Mrs. A. A. Peebles survives her husband, and resides in Troy.

(Parmalee, Ripley and Bradford Lines)

Elias Ripley Parmalee was a son of Elias and Fanny (Fitch) Parmalee, and a direct descendant of John Parmalee, born in Kent, England, 1618. He came to America in 1639 and settled in Guilford, Connecticut. The line of descent is traced by generation:

(I) John Parmalee.

(II) Job Parmalee, born 1673, died 1761; married Betty Edward.

(III) Hezekiah Parmalee, born 1710; married Sarah Hepson, of New Haven.

(IV) Hezekiah Parmalee (2), born 1737; married Elizabeth Cook.

(V) Elias Parmalee, born about 1760, married Fannie Fitch.

(VI) Elias Ripley Parmalee, born 1800; married Eleanor Allen.

(VII) Mary Louise Parmalee, married Anthony Augustus Peebles. Other children of the generation children of Elias Ripley Parmalee:

  1. Ellen, married Eliphalet Wickes, of Albany;
  2. Sarah, married Robert C. Haskill;
  3. Frances, married William P. Kellogg;
  4. Julia, married Wilbur F. Corliss.

The survivors (1910) are Mrs. A. A. Peebles, Mrs. Wm. P. Kellogg and Mrs. Wilbur F. Corliss.

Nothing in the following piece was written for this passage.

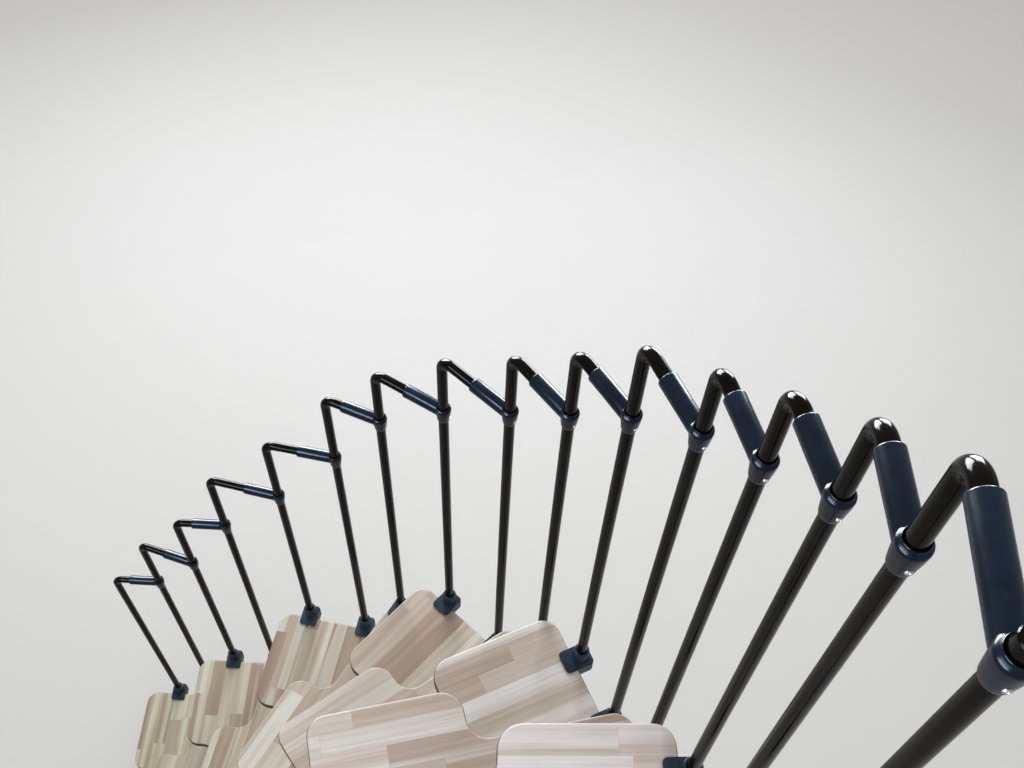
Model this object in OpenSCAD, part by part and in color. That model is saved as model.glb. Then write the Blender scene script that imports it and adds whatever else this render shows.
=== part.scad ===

Fannie Fitch, wife of Elias Parmalee, and grandmother of Mrs. A. A. Peebles, was a descendant of Rev. James Fitch, of Cooking, England, born December 24, 1622; came to America in 1638; was ordained minister of the church at Saybrook, Connecticut, in 1643; married Abigail, daughter of Rev. Henry Whitefield, the first minister of Guilford, Connecticut, and one of the founders of that town. She was also a descendant of Governor William Bradford, governor of Plymouth Colony. The Bradford descent is shown by generations:

(I) William Bradford, of Yorkshire. England.

(II) Governor William Bradford.

(III) William Bradford.

(IV) Hannah Bradford, married Joshua Ripley (1).

(V) Joshua Ripley (2), married Elizabeth Lathrop.

(VI) Olive Ripley, married Jabez Fitch, December 7, 1773.

(VII) Fannie Fitch, married Elias Parmalee, June 27, 1793.

(VIII) Elias Ripley Parmalee, married Eleanor Allen.

(IX) Mary Louise Parmalee, married Anthony Augustus Peebles.